--- The input ---
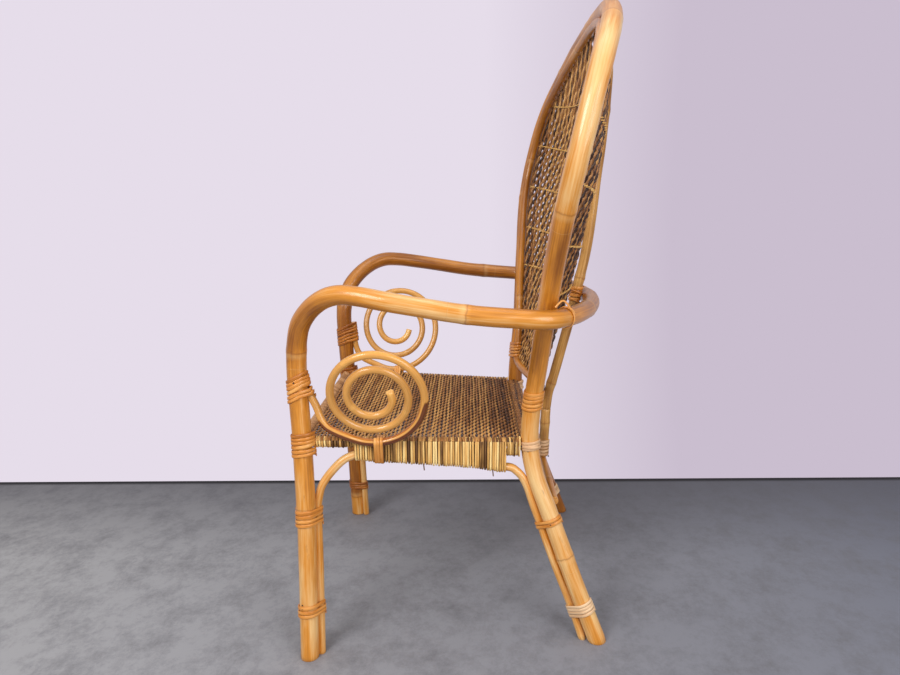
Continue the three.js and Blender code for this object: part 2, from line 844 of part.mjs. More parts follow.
const leftScroll = scrollPath(leftScrollReach, leftScrollRise, leftScrollRadius, leftScrollSweep);
const rightScroll = scrollPath(rightScrollReach, rightScrollRise, rightScrollRadius, rightScrollSweep);
add('left_scroll', cane(leftScroll, scrollRadius, 6), colours.cane);
add('right_scroll', mirroredBody(cane(rightScroll, scrollRadius, 6)), colours.cane);

// Cross bar between the rear legs, and the short strut that stands on it
const barLeg = crossingAt(hoopHalf, 'z', crossBarHeight + crossBarRadius).point;
const barReach = legSpacing + crossBarSetback;
const barHalf = barLeg.x - hoopRadius - gap;
add('rear_cross_bar', crossCane(barHalf, barReach, crossBarHeight, crossBarRadius), colours.cane);
const strutFoot = strutPath[0];
const lowerStrutTop = place(0, strutFoot.y, strutFoot.z - gap);
const lowerStrutBottom = place(0, barReach, crossBarHeight + crossBarRadius + gap);
const lowerStrut = [lowerStrutBottom, lowerStrutTop];
add('lower_strut', cane(lowerStrut, strutRadius, 10, true, true), colours.aged, 0.45);

// Woven back panel: its rim lies behind the sides of the inner hoop, and its middle is dished
// back towards the strut
const lashNotchHalf = 4 * strandPitch;
const panelMiddleShare = 0.6;
const panelDishPower = 3;
const panelRingCount = 6;
function panelBody() {
  const edge = [...innerHalf, ...mirrored(innerHalf).reverse().slice(1, -1)];
  const half = panelThickness / 2;
  const widest = Math.max(...innerHalf.map((point) => point.x));
  const rim = edge.map((point, index) => {
    const before = edge[(index + edge.length - 1) % edge.length];
    const after = edge[(index + 1) % edge.length];
    const tangent = after.clone().sub(before);
    const inward = place(tangent.z, 0, -tangent.x).normalize();
    const atLashing = Math.abs(point.z - hoopLashHeight) < lashNotchHalf;
    const clear = atLashing ? innerHoopRadius * cornerShare + strandReach : innerHoopRadius;
    const turn = panelRimTurn * (Math.abs(point.x) / widest);
    const spacing = clear + gap + half * Math.sin(turn);
    const shifted = point.clone().addScaledVector(inward, spacing * Math.cos(turn));
    return shifted.add(place(0, spacing * Math.sin(turn), 0));
  });
  const middleHeight = THREE.MathUtils.lerp(innerBottom.z, innerTop.z, panelMiddleShare);
  const deepAt = (height) => {
    const share = (height - innerBottom.z) / (innerTop.z - innerBottom.z);
    return THREE.MathUtils.lerp(innerBottom.y, innerTop.y, share) + panelDishDepth;
  };
  const rings = [];
  for (let ring = 0; ring < panelRingCount; ring += 1) {
    const scale = 1 - ring / panelRingCount;
    rings.push(rim.map((point) => {
      const height = middleHeight + scale * (point.z - middleHeight);
      const reach = THREE.MathUtils.lerp(deepAt(height), point.y, scale ** panelDishPower);
      return place(scale * point.x, reach, height);
    }));
  }
  const centre = place(0, deepAt(middleHeight), middleHeight);
  const fan = (ring, tip) => ring.map((point, index) => [point, ring[(index + 1) % ring.length], tip]);
  const moved = (point, shift) => place(point.x, point.y + shift, point.z);
  const sheet = (shift) => {
    const shifted = rings.map((ring) => ring.map((point) => moved(point, shift)));
    const last = shifted[shifted.length - 1];
    return { rings: shifted, faces: [...tubeFaces(shifted), ...fan(last, moved(centre, shift))] };
  };
  const front = sheet(-half);
  const back = sheet(half);
  const rimFaces = tubeFaces([front.rings[0], back.rings[0]]);
  return bodyOf([...reversedFaces(front.faces), ...back.faces, ...rimFaces]);
}
add('back_panel', panelBody(), colours.weave, 0.75);

// Lashings on the front legs
const armCane = { points: armHalf, radius: armRadius };
const hoopCane = { points: hoopHalf, radius: hoopRadius };
const braceCane = { points: bracePoints, radius: braceRadius };
const scrollCane = { points: leftScroll, radius: scrollRadius };
const innerCane = { points: innerHalf, radius: innerHoopRadius };
const rightScrollCane = { points: rightScroll, radius: scrollRadius };
function legLashing(name, held, height, turns, colour, width, pitch) {
  const station = crossingAt(held[0].points, 'z', height);
  addPair(name, lashing(name, held, station, turns, width, pitch), colour, 0.5);
}
const scrollStation = crossingAt(armHalf, 'z', scrollLashHeight);
const leftLash = lashing('left_scroll_lashing', [armCane, scrollCane], scrollStation, 6);
const rightLash = lashing('right_scroll_lashing', [armCane, rightScrollCane], scrollStation, 6);
add('left_scroll_lashing', leftLash, colours.lash, 0.5);
add('right_scroll_lashing', mirroredBody(rightLash), colours.lash, 0.5);
legLashing('front_seat_lashing', [armCane], frontSeatLashHeight, 6, colours.lash);
legLashing('front_brace_lashing', [armCane, braceCane], frontBraceLashHeight, 5, colours.lash);
legLashing('front_low_lashing', [armCane, braceCane], frontLowLashHeight, 3, colours.lash);

// Lashings on the rear legs and the back
legLashing('hoop_lashing', [hoopCane, innerCane], hoopLashHeight, 5, colours.lash);
legLashing('rear_seat_lashing', [hoopCane], rearSeatLashHeight, 3, colours.pale);
legLashing('rear_brace_lashing', [hoopCane, braceCane], rearBraceLashHeight, 2, colours.lash);
const lowHeld = [hoopCane, braceCane];
legLashing('rear_low_lashing', lowHeld, rearLowLashHeight, 4, colours.pale, fineWidth, finePitch);

// Straps round the arm behind the hoop, and round each scroll's foot and the side wrap
const armBack = { points: armHalf.slice(Math.ceil(armHalf.length / 3)), radius: armRadius };
const hoopAtArm = crossingAt(hoopHalf, 'z', armCrossHeight).point;
const strapStation = crossingAt(armBack.points, 'y', hoopAtArm.y + armStrapSetback);
addPair('arm_strap', lashing('arm_strap', [armBack], strapStation, 1.4), colours.lash, 0.5);

function scrollStrap(name, scroll, reach) {
  const wrapGrowth = gap + wrapThickness;
  const station = crossingAt(sideRailEnds, 'y', reach);
  const highest = station.point.z + scrollFootRise + scrollInnerRadius;
  const lowScroll = scroll.filter((point) => point.z < highest);
  const braceMiddle = bracePoints.filter((point) => point.z > braceRearRise);
  const held = [
    { points: sideRailEnds, radius: railRadius + wrapGrowth },
    { points: braceMiddle, radius: braceRadius + wrapGrowth },
    { points: lowScroll, radius: scrollRadius },
  ];
  return lashing(name, held, station, 2, strapWidth, strapPitch);
}
const leftStrap = scrollStrap('left_scroll_strap', leftScroll, leftScrollReach);
add('left_scroll_strap', leftStrap, colours.lash, 0.5);
const rightStrap = scrollStrap('right_scroll_strap', rightScroll, rightScrollReach);
add('right_scroll_strap', mirroredBody(rightStrap), colours.lash, 0.5);

// Lashings on the two struts
function strutLashing(name, points, height, turns) {
  const station = crossingAt(points, 'z', height);
  add(name, lashing(name, [{ points, radius: strutRadius }], station, turns), colours.pale, 0.5);
}
strutLashing('strut_lashing', strutPath, bowHeight, 4);
strutLashing('strut_foot_lashing', lowerStrut, crossBarHeight + footLashRise, 4);

// The middle of the chair's outline in plan stands over the origin.
const box = new THREE.Box3().setFromObject(chair);
chair.position.set(-(box.min.x + box.max.x) / 2, -(box.min.y + box.max.y) / 2, -box.min.z);

export default chair;
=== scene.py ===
import math
import random

import bmesh
import bpy
import numpy as np
from mathutils import Matrix, Vector


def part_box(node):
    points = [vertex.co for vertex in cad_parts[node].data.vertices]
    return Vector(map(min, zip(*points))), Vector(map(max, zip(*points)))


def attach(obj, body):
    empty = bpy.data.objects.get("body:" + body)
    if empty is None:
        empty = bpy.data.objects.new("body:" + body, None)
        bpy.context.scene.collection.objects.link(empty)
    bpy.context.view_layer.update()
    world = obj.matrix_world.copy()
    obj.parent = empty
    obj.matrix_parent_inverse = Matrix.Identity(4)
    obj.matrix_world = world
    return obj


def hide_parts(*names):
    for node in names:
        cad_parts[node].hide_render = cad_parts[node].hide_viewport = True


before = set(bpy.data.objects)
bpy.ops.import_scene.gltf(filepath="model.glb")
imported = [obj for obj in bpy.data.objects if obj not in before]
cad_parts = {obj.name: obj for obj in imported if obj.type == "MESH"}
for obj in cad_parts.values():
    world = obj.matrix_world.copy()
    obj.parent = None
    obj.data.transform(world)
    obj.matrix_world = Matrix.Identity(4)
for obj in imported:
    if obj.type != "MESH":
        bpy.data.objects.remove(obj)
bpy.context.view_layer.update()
scene = bpy.context.scene
scene.view_settings.view_transform = "Standard"

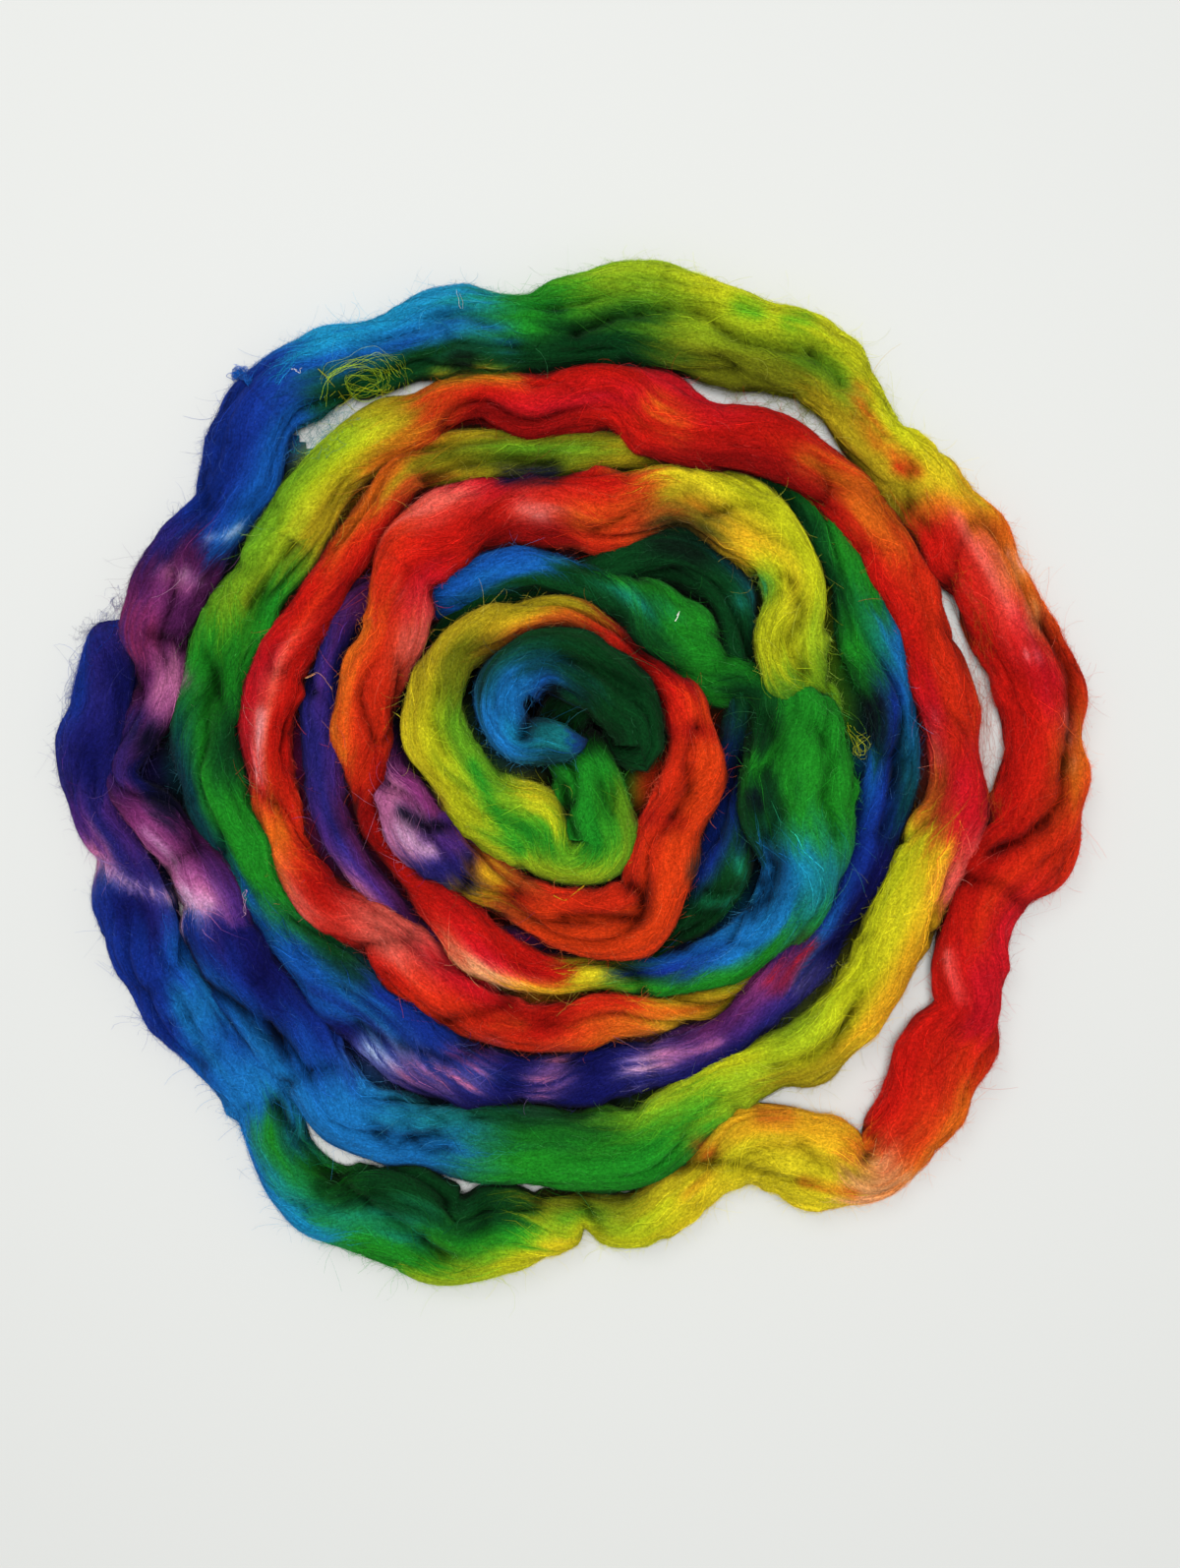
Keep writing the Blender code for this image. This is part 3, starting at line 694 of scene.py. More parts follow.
# Loose fibres that lie across the wool where they catch the eye: which dye, how many
# together, how far apart they stray, how wide each is, how high they rise, and their line.
Wisp = namedtuple("Wisp", "dye count stray width rise line")
WISPS = table(Wisp, [
    ("blue", 70, 2.2, 0.24, 6, [
        (-150, 178), (-153, 183), (-157, 187), (-160, 185), (-157, 181), (-153, 183)]),
    ("lime", 2, 0.8, 0.3, 3, [(-118, 183), (-112, 177), (-106, 169), (-100, 164)]),
    ("chartreuse", 10, 3, 0.11, 4, [
        (-112, 180), (-104, 187), (-92, 188), (-84, 181), (-90, 173), (-102, 173), (-108, 179),
        (-100, 184), (-90, 180)]),
    ("chartreuse", 8, 4.5, 0.10, 4, [(-116, 172), (-108, 182), (-94, 190), (-80, 184), (-76, 176)]),
    ("lime", 5, 4, 0.10, 4, [(-110, 168), (-98, 176), (-86, 172), (-80, 180), (-90, 186)]),
    ("white", 2, 1, 0.16, 2, [(-130, 184), (-127, 182), (-125, 184)]),
    ("white", 2, 1, 0.14, 3, [(-57, 229), (-55, 220), (-52, 211)]),
    ("white", 2, 0.3, 0.3, 6, [(45, 67), (46, 69), (47, 71)]),
    ("gold", 2, 0.3, 0.3, 7, [(-10, -57), (-5, -60), (4, -53)]),
    ("gold", 1, 0.3, 0.2, 6, [(15, -51), (20, -46), (26, -42)]),
    ("peach", 2, 0.4, 0.16, 9, [(-124, 42), (-119, 45), (-115, 42), (-112, 37)]),
    ("pale_pink", 3, 1.5, 0.16, 2, [(-152, -55), (-151, -61), (-152, -67)]),
    ("lime", 7, 2.5, 0.10, 5, [(126, 20), (130, 13), (134, 10), (132, 6), (129, 10), (134, 14)]),
    ("rust", 60, 5, 0.10, 2, [(176, 90), (184, 68), (189, 40), (192, 10), (193, -22)]),
    ("olive", 40, 8, 0.12, 3, [(70, 172), (90, 172), (104, 170), (110, 158)]),
    ("teal", 30, 8, 0.12, 3, [(-124, 150), (-116, 160), (-106, 168)]),
    ("indigo", 24, 6, 0.10, 4, [(-214, 50), (-219, 66), (-212, 74), (-216, 80)]),
    ("indigo", 16, 6, 0.10, 4, [(-212, 56), (-222, 68), (-226, 62), (-230, 68)]),
    ("royal", 30, 6, 0.14, 4, [(-216, 66), (-226, 52), (-234, 38), (-232, 24)]),
    ("cyan", 12, 4, 0.16, 3, [(-118, 196), (-128, 190), (-138, 178)]),
])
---
## Exercise goal
Set down the lines above as they stand, starting with the first line and ending with the line that contains "true), colours.aged, 0.45);".

## Task answer
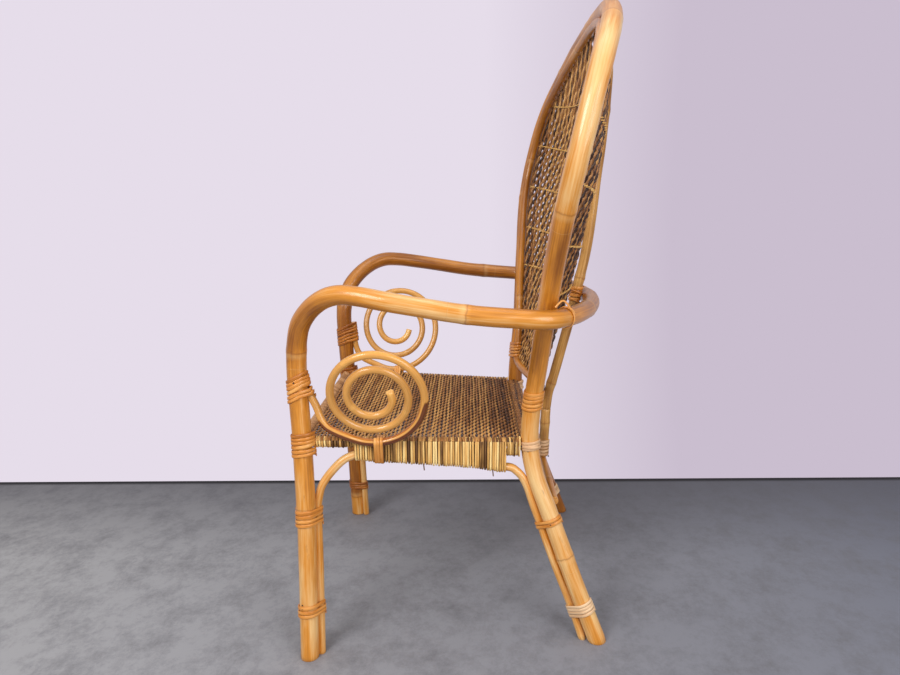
Continue the three.js and Blender code for this object: part 2, from line 844 of part.mjs. More parts follow.
const leftScroll = scrollPath(leftScrollReach, leftScrollRise, leftScrollRadius, leftScrollSweep);
const rightScroll = scrollPath(rightScrollReach, rightScrollRise, rightScrollRadius, rightScrollSweep);
add('left_scroll', cane(leftScroll, scrollRadius, 6), colours.cane);
add('right_scroll', mirroredBody(cane(rightScroll, scrollRadius, 6)), colours.cane);

// Cross bar between the rear legs, and the short strut that stands on it
const barLeg = crossingAt(hoopHalf, 'z', crossBarHeight + crossBarRadius).point;
const barReach = legSpacing + crossBarSetback;
const barHalf = barLeg.x - hoopRadius - gap;
add('rear_cross_bar', crossCane(barHalf, barReach, crossBarHeight, crossBarRadius), colours.cane);
const strutFoot = strutPath[0];
const lowerStrutTop = place(0, strutFoot.y, strutFoot.z - gap);
const lowerStrutBottom = place(0, barReach, crossBarHeight + crossBarRadius + gap);
const lowerStrut = [lowerStrutBottom, lowerStrutTop];
add('lower_strut', cane(lowerStrut, strutRadius, 10, true, true), colours.aged, 0.45);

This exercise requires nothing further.